Directions for this task » Only lines holding the string "caption" are wanted; copy each one from the material.

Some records
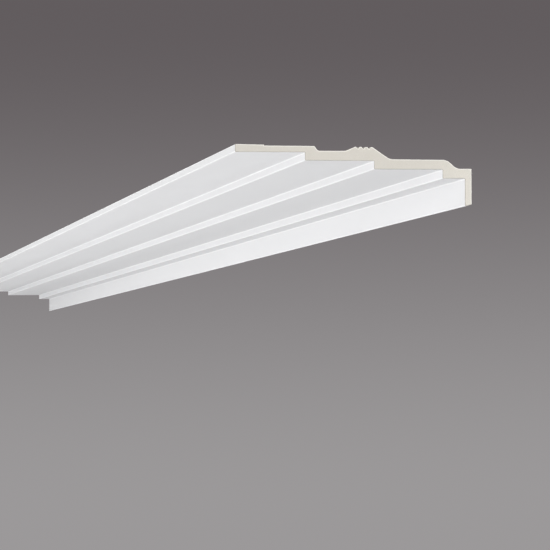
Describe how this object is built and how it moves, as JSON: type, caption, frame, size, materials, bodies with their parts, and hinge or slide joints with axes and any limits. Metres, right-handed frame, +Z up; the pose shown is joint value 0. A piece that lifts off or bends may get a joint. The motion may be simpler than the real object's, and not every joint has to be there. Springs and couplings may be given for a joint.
{
  "type": "cornice moulding",
  "caption": "Stepped ceiling cornice length in hard foam: broad terraced soffits over an upright wall lip, with a hollowed back, glue ribs and square-cut ends.",
  "frame": {"origin": "middle of the flat face that is glued to the wall, halfway along the length", "axes": "+X along the length, +Y out of the back into the wall, +Z up to the ceiling; the visible side faces -Y and -Z"},
  "size_m": [3.55, 0.25, 0.0598],
  "materials": {
    "primed_foam": "matte white primer on the visible side; bare cream hard foam on the back and on both cut ends"
  },
  "bodies": {
    "root": {"cornice_length": "primed_foam"}
  },
  "joints": []
}
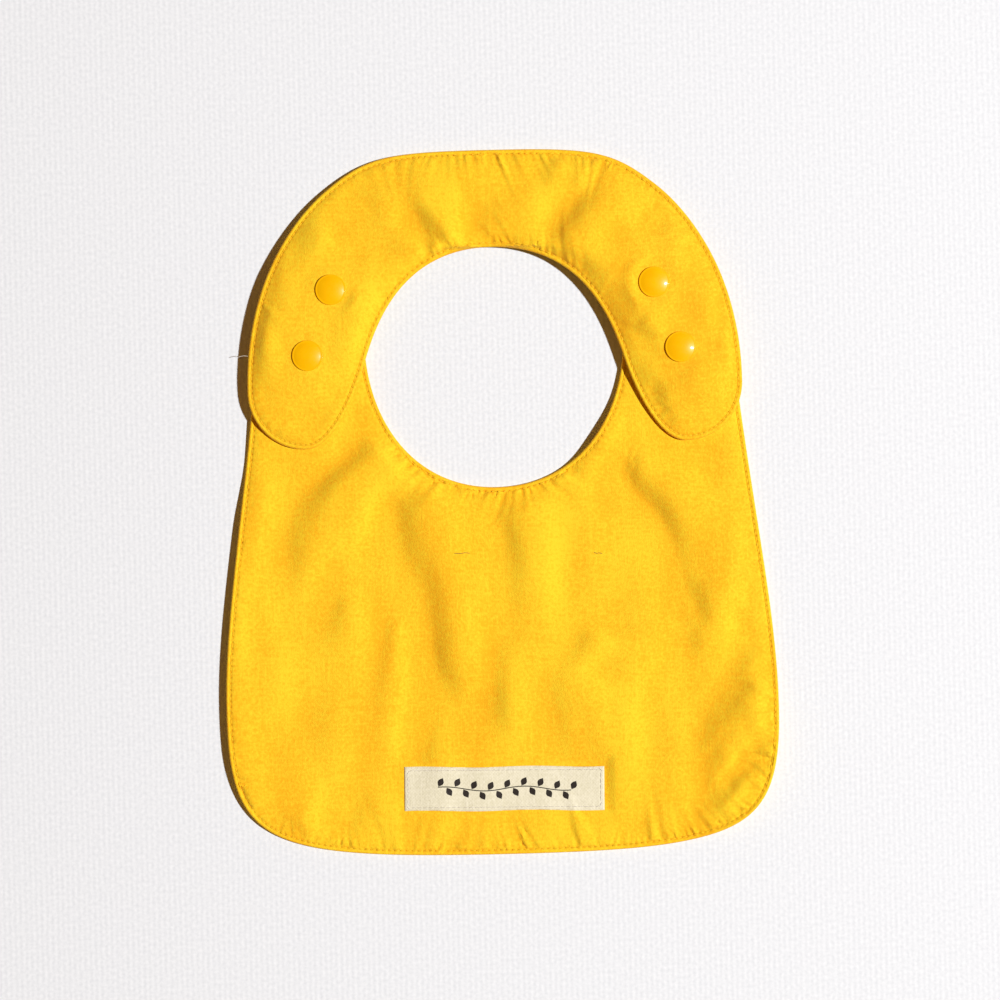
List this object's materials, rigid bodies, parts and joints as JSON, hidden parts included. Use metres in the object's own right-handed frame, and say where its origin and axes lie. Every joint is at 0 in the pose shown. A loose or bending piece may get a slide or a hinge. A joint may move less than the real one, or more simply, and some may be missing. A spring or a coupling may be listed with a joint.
{
  "type": "baby bib",
  "caption": "Cotton baby bib with a separate horseshoe neckband that snaps to both shoulders, sewn in padded layers and closed with plastic snap fasteners.",
  "frame": {"origin": "middle of the whole outline seen from above, on the table under the bib", "axes": "+X to the right of the face that carries the label, neckband at the top, +Y from the hem to the nape, +Z out of the face"},
  "size_m": [0.224, 0.2862, 0.0119],
  "materials": {
    "yellow_cotton": "plain woven cotton, matt",
    "absorbent_core": "soft felt, hidden",
    "yellow_thread": "twisted sewing thread",
    "snap_plastic": "gloss",
    "label_cotton": "woven cotton tape, matt",
    "label_thread": "twisted sewing thread"
  },
  "bodies": {
    "bib_body": {"body_front_panel": "yellow_cotton", "body_back_panel": "yellow_cotton", "body_absorbent_core": "absorbent_core", "body_topstitch": "yellow_thread", "label_patch": "label_cotton", "label_stitching": "label_thread", "snap_left_upper_stud": "snap_plastic", "snap_left_upper_back_cap": "snap_plastic", "snap_left_lower_stud": "snap_plastic", "snap_left_lower_back_cap": "snap_plastic", "snap_right_upper_stud": "snap_plastic", "snap_right_upper_back_cap": "snap_plastic", "snap_right_lower_stud": "snap_plastic", "snap_right_lower_back_cap": "snap_plastic"},
    "neckband": {"neckband_centre_front_panel": "yellow_cotton", "neckband_centre_back_panel": "yellow_cotton", "neckband_centre_core": "absorbent_core", "neckband_centre_outer_topstitch": "yellow_thread", "neckband_centre_inner_topstitch": "yellow_thread"},
    "neckband_left_arm": {"neckband_left_front_panel": "yellow_cotton", "neckband_left_back_panel": "yellow_cotton", "neckband_left_core": "absorbent_core", "neckband_left_topstitch": "yellow_thread", "snap_left_upper_cap": "snap_plastic", "snap_left_upper_socket": "snap_plastic", "snap_left_lower_cap": "snap_plastic", "snap_left_lower_socket": "snap_plastic"},
    "neckband_right_arm": {"neckband_right_front_panel": "yellow_cotton", "neckband_right_back_panel": "yellow_cotton", "neckband_right_core": "absorbent_core", "neckband_right_topstitch": "yellow_thread", "snap_right_upper_cap": "snap_plastic", "snap_right_upper_socket": "snap_plastic", "snap_right_lower_cap": "snap_plastic", "snap_right_lower_socket": "snap_plastic"}
  },
  "joints": [
    {"name": "neckband_lift", "type": "slide", "parent": "bib_body", "child": "neckband", "axis": [0, 0, 1], "range_m": [0, 0.04]},
    {"name": "left_arm_fold", "type": "hinge", "parent": "neckband", "child": "neckband_left_arm", "pos_m": [-0.053, 0.0999, 0.01008], "axis": [-1, 0, 0], "range_deg": [0, 170]},
    {"name": "right_arm_fold", "type": "hinge", "parent": "neckband", "child": "neckband_right_arm", "pos_m": [0.053, 0.0999, 0.01008], "axis": [-1, 0, 0], "range_deg": [0, 170]}
  ]
}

Worked solution »
Describe how this object is built and how it moves, as JSON: type, caption, frame, size, materials, bodies with their parts, and hinge or slide joints with axes and any limits. Metres, right-handed frame, +Z up; the pose shown is joint value 0. A piece that lifts off or bends may get a joint. The motion may be simpler than the real object's, and not every joint has to be there. Springs and couplings may be given for a joint.
  "caption": "Stepped ceiling cornice length in hard foam: broad terraced soffits over an upright wall lip, with a hollowed back, glue ribs and square-cut ends.",
  "caption": "Cotton baby bib with a separate horseshoe neckband that snaps to both shoulders, sewn in padded layers and closed with plastic snap fasteners.",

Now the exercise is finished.